**Problem to solve:** Of the records that follow, copy only the lines from the line containing "snap apart at" to the line containing "PIN_NAMES = sorted(name", both included, exactly as written.
──────── Input data
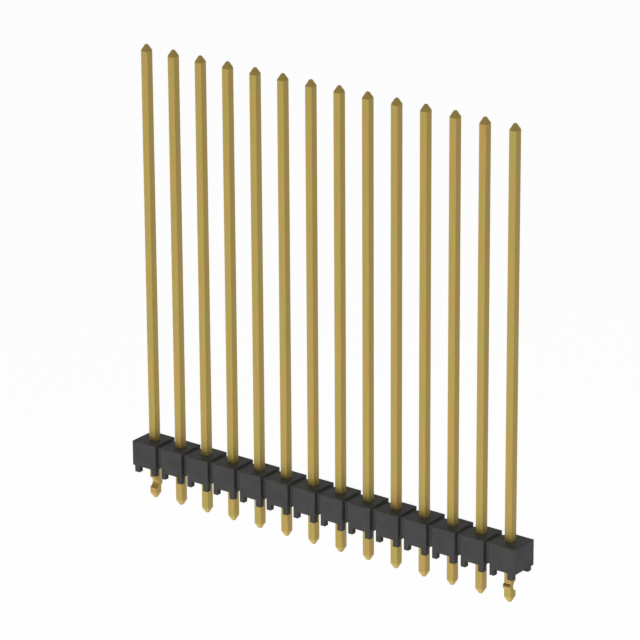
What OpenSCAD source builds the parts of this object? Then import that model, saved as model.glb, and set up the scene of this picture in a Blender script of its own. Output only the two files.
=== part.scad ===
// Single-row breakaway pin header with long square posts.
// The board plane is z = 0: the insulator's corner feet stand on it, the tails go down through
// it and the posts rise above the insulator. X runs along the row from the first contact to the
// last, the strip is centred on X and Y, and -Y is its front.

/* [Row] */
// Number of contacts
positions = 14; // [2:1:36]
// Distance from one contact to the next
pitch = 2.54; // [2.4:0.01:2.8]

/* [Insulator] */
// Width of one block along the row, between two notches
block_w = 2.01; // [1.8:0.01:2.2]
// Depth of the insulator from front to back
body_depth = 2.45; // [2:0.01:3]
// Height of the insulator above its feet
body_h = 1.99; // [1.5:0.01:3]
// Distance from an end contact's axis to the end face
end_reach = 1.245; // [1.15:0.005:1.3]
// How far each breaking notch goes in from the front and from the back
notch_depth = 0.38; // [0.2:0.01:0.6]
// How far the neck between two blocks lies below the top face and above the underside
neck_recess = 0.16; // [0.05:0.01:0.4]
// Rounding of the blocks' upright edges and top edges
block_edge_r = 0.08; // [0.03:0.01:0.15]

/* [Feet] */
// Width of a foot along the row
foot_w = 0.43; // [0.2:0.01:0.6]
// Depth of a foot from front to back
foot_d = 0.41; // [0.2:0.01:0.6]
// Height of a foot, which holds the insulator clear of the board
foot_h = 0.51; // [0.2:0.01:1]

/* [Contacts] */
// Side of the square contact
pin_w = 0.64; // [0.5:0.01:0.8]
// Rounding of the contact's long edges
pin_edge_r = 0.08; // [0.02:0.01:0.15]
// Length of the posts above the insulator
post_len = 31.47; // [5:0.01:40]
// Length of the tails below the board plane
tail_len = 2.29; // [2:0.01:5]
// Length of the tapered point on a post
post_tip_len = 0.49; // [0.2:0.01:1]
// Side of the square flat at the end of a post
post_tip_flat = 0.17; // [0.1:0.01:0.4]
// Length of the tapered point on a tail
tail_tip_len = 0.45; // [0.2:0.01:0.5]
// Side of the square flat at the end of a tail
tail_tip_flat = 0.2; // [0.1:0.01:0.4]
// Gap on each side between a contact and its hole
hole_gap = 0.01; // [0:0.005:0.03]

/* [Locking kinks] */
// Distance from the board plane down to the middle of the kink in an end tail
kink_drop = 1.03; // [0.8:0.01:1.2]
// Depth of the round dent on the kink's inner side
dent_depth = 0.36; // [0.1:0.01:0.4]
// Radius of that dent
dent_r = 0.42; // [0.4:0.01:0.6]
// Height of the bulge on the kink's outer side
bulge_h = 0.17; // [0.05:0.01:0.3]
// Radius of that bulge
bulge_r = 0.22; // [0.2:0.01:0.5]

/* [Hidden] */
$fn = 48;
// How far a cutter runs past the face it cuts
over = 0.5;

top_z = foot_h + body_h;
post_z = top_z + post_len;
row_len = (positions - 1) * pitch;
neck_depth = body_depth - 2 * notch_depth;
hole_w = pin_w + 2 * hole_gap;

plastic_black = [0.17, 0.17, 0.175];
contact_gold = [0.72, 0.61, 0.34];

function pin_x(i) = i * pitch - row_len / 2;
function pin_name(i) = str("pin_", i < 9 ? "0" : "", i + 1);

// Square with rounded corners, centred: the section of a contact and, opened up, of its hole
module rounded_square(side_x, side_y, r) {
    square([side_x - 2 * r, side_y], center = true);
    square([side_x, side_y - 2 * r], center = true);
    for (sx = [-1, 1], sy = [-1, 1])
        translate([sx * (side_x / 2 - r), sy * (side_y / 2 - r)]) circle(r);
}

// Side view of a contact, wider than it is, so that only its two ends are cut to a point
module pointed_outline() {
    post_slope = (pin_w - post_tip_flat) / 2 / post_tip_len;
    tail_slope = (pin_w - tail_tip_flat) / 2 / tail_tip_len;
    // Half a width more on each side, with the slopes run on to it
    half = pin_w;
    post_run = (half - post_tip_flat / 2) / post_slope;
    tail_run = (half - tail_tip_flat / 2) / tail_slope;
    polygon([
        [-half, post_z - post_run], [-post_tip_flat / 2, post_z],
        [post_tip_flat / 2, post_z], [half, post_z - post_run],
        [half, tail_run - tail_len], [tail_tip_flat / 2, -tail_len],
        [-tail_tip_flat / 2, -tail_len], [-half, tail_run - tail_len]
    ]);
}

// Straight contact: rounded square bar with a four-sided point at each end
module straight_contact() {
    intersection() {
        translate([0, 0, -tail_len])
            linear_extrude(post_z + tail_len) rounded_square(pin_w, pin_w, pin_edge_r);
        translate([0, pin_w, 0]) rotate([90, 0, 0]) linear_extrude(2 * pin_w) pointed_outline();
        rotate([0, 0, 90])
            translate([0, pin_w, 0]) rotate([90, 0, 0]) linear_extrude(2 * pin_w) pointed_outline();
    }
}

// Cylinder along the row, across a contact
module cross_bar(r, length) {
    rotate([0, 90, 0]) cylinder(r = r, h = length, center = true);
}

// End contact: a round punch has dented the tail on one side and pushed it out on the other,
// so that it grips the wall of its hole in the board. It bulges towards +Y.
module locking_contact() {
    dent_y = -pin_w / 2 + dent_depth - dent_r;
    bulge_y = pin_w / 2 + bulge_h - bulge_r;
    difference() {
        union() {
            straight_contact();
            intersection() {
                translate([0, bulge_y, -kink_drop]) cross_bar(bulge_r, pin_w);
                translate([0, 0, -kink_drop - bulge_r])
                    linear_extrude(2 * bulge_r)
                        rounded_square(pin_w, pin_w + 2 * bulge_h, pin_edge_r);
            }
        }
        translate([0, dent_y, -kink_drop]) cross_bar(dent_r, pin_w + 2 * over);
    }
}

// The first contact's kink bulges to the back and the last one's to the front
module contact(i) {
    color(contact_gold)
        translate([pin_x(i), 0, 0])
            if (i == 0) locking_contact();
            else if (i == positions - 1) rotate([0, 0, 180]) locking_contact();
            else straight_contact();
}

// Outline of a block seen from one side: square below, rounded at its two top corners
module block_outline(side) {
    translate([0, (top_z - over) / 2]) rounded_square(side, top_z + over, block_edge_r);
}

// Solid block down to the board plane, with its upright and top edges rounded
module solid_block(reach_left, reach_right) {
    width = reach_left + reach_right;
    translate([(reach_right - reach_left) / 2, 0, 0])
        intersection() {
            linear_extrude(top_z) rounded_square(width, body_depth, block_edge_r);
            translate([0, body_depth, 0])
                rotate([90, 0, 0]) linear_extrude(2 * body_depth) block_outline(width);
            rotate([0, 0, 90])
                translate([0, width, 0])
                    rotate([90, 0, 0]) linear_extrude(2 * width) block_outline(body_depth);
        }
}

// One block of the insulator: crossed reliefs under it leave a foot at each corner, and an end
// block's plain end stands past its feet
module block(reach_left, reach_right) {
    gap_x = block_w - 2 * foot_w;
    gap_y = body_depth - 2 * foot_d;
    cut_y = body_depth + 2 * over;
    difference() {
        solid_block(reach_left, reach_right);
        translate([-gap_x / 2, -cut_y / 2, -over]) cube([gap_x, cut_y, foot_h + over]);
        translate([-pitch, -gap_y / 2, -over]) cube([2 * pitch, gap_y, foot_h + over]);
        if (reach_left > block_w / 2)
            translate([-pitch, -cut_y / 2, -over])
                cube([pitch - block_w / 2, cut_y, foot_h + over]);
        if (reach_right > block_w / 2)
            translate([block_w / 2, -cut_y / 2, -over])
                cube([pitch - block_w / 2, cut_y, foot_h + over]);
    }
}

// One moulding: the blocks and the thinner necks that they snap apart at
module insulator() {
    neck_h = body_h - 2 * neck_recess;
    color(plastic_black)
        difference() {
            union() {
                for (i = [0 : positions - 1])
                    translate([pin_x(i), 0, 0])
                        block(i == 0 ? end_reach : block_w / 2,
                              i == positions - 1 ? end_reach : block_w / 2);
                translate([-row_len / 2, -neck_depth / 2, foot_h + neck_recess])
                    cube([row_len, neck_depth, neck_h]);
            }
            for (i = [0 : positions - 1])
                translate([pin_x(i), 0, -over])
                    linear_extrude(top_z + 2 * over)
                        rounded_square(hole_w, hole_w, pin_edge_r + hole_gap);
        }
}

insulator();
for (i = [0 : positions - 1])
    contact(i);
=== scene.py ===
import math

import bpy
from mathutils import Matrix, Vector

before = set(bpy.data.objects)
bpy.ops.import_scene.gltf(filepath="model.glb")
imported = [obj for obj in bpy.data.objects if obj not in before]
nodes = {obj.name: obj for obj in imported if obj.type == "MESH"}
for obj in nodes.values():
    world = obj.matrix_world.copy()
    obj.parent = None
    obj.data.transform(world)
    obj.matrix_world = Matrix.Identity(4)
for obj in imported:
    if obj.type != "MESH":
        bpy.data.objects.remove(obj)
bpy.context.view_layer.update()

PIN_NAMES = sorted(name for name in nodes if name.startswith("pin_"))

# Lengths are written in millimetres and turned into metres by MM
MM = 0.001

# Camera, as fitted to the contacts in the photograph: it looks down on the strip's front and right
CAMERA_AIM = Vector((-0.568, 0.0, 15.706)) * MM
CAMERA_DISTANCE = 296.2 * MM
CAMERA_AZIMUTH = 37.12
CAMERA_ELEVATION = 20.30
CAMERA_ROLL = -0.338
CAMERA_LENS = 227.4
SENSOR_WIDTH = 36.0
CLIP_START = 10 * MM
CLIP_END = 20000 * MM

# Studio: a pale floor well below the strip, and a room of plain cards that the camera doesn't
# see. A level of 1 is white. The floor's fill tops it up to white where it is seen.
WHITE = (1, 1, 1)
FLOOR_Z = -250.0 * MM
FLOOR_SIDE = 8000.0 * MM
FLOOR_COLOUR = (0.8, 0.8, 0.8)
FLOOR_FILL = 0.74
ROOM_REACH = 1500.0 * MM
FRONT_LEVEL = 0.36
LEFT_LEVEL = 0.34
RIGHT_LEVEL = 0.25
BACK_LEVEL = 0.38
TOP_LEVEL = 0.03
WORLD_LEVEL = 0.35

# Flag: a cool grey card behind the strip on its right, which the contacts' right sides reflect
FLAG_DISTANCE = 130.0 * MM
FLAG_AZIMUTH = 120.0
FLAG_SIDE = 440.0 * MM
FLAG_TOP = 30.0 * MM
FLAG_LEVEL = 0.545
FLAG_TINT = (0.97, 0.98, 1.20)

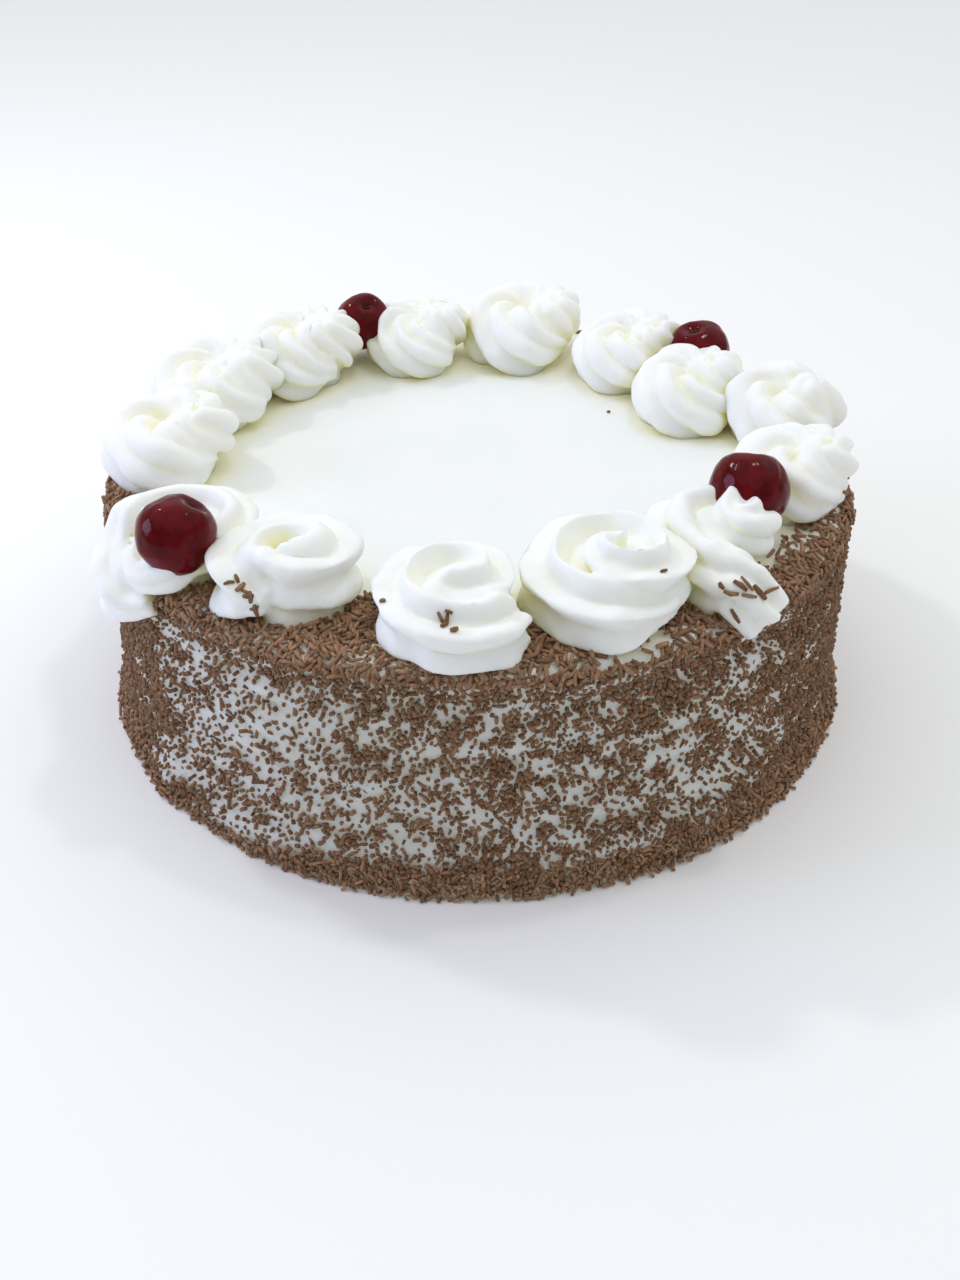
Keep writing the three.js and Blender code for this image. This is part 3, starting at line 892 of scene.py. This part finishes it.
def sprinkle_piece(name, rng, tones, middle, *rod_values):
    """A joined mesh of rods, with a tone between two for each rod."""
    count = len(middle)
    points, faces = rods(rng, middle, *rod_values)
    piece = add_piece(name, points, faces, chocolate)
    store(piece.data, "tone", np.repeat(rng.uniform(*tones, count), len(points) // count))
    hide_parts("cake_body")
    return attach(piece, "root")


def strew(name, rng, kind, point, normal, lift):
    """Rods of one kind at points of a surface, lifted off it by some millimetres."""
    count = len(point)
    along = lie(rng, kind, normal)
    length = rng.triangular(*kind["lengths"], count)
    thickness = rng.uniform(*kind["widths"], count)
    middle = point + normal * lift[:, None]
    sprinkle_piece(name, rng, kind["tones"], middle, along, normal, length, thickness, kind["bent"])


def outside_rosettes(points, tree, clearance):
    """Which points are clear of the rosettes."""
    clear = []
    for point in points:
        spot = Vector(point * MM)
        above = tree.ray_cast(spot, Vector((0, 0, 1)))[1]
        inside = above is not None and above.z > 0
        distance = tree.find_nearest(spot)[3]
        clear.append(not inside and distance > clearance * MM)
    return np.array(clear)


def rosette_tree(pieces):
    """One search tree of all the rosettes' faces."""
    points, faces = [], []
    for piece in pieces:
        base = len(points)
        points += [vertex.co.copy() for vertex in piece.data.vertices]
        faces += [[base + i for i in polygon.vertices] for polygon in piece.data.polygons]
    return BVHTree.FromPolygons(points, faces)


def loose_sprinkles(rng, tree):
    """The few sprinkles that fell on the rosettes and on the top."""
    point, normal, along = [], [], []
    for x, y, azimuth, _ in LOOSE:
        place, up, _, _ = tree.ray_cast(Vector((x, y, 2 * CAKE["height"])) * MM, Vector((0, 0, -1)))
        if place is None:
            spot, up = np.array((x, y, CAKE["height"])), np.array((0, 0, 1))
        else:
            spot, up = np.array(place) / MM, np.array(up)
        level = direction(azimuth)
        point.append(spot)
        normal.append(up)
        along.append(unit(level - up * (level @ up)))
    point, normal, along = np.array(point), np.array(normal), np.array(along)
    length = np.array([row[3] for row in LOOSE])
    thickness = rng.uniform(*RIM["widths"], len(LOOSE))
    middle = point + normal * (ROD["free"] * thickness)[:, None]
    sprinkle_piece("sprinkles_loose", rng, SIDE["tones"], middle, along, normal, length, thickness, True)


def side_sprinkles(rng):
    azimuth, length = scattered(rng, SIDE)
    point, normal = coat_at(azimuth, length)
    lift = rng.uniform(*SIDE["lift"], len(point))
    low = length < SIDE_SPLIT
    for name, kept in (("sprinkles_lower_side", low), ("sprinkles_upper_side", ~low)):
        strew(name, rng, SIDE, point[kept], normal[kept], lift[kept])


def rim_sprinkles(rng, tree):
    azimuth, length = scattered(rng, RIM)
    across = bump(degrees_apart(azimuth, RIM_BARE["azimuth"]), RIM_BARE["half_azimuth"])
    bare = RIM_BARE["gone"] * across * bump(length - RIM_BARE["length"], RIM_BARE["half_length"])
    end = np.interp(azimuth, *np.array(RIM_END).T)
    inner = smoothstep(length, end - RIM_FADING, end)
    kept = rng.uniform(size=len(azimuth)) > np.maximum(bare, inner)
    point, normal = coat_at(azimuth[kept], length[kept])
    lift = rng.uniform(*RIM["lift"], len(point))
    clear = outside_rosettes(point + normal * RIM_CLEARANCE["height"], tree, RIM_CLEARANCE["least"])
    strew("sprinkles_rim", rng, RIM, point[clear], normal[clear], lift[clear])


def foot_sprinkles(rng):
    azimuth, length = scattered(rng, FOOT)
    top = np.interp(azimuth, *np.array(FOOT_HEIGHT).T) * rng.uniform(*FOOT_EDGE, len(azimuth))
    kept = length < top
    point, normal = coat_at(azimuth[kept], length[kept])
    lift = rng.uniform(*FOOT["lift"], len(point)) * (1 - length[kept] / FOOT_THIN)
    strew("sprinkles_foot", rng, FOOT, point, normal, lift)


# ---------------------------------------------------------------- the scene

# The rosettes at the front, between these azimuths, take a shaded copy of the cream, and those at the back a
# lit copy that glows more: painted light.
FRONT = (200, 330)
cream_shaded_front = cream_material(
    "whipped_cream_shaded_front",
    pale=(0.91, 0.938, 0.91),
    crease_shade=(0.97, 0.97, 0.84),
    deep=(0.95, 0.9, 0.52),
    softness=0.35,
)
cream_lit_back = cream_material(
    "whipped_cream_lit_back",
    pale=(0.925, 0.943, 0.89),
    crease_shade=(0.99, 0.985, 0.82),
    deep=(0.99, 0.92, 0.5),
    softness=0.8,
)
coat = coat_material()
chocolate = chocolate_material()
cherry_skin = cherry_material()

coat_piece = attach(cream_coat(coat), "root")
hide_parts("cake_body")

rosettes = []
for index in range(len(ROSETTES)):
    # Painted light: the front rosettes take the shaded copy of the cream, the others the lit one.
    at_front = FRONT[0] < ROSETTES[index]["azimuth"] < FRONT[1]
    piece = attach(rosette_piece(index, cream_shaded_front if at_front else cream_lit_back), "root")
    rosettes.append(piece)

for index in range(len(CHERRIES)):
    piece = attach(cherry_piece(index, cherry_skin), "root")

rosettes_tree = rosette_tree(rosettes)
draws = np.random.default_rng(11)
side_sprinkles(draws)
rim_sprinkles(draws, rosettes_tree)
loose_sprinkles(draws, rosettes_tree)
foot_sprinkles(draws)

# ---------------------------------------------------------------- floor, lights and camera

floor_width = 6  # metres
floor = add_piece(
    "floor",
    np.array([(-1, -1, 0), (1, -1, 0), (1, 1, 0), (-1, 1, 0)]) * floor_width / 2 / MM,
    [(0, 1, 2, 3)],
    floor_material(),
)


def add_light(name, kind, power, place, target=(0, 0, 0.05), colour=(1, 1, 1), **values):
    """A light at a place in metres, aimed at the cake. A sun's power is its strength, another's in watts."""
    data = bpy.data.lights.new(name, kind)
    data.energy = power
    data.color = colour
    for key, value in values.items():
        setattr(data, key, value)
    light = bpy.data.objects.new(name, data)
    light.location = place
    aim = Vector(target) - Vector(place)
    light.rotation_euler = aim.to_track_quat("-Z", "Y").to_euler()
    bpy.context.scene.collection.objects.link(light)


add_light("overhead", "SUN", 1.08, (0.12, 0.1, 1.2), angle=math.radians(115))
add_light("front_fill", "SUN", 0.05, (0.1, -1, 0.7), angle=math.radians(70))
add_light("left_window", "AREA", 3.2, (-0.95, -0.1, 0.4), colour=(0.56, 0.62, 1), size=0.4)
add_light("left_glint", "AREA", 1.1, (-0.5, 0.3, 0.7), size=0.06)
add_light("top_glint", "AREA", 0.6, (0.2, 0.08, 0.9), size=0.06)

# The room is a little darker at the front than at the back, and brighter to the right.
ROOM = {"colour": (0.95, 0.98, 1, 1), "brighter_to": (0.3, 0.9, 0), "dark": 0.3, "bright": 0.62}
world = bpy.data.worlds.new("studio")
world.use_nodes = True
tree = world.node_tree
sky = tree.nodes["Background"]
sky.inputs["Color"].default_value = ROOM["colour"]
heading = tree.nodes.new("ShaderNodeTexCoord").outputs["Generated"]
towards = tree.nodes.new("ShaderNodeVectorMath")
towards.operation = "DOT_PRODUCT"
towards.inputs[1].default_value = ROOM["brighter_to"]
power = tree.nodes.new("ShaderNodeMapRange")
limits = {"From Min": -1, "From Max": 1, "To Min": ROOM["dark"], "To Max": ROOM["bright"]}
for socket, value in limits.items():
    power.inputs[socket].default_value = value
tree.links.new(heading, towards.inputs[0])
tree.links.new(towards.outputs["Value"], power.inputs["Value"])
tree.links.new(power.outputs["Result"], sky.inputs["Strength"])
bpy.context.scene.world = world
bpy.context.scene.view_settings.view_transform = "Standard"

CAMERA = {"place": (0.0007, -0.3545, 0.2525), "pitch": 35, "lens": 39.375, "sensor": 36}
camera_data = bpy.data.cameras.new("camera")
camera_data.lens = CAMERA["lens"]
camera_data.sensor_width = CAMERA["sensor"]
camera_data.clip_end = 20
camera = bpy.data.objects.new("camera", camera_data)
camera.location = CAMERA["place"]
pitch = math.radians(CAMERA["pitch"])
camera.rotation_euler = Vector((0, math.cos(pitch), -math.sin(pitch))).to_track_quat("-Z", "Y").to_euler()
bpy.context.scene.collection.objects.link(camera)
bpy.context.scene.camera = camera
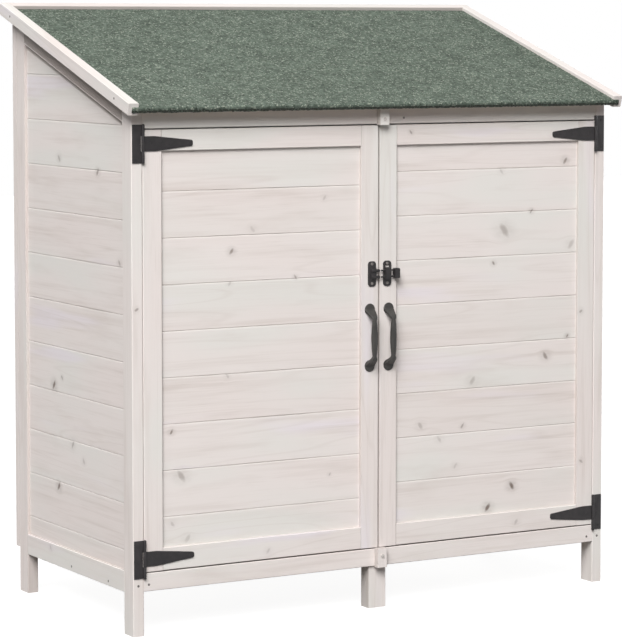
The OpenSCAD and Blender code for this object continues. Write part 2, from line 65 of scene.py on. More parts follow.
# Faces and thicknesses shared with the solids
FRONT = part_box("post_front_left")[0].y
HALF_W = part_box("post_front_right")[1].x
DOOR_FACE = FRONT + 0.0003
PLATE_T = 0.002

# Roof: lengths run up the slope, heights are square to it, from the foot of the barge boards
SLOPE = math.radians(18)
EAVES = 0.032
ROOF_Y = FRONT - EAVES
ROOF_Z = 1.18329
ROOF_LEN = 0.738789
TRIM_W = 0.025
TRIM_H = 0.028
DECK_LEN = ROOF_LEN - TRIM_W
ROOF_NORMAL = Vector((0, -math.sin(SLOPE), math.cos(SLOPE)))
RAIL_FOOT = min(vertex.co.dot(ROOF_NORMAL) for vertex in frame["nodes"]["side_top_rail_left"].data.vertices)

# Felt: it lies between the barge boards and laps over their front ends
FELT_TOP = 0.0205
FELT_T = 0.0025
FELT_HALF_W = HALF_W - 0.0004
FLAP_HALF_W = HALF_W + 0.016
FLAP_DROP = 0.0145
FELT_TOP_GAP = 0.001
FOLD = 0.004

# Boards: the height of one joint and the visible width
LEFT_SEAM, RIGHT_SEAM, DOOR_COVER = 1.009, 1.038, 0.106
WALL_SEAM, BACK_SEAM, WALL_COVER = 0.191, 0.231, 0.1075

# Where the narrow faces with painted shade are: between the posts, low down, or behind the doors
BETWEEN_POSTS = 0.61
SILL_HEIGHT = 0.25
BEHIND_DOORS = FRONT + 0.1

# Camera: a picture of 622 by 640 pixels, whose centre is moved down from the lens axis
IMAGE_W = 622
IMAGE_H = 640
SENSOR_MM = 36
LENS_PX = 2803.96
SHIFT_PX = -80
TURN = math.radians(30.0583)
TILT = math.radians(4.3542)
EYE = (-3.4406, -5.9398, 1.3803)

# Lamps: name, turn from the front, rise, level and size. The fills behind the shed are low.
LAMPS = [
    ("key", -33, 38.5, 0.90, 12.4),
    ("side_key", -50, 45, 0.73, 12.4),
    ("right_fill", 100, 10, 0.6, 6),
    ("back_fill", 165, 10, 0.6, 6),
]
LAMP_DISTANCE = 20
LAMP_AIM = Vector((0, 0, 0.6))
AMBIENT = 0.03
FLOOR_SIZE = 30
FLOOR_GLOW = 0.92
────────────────
**Result of this exercise:**
// One moulding: the blocks and the thinner necks that they snap apart at
module insulator() {
    neck_h = body_h - 2 * neck_recess;
    color(plastic_black)
        difference() {
            union() {
                for (i = [0 : positions - 1])
                    translate([pin_x(i), 0, 0])
                        block(i == 0 ? end_reach : block_w / 2,
                              i == positions - 1 ? end_reach : block_w / 2);
                translate([-row_len / 2, -neck_depth / 2, foot_h + neck_recess])
                    cube([row_len, neck_depth, neck_h]);
            }
            for (i = [0 : positions - 1])
                translate([pin_x(i), 0, -over])
                    linear_extrude(top_z + 2 * over)
                        rounded_square(hole_w, hole_w, pin_edge_r + hole_gap);
        }
}

insulator();
for (i = [0 : positions - 1])
    contact(i);
=== scene.py ===
import math

import bpy
from mathutils import Matrix, Vector

before = set(bpy.data.objects)
bpy.ops.import_scene.gltf(filepath="model.glb")
imported = [obj for obj in bpy.data.objects if obj not in before]
nodes = {obj.name: obj for obj in imported if obj.type == "MESH"}
for obj in nodes.values():
    world = obj.matrix_world.copy()
    obj.parent = None
    obj.data.transform(world)
    obj.matrix_world = Matrix.Identity(4)
for obj in imported:
    if obj.type != "MESH":
        bpy.data.objects.remove(obj)
bpy.context.view_layer.update()

PIN_NAMES = sorted(name for name in nodes if name.startswith("pin_"))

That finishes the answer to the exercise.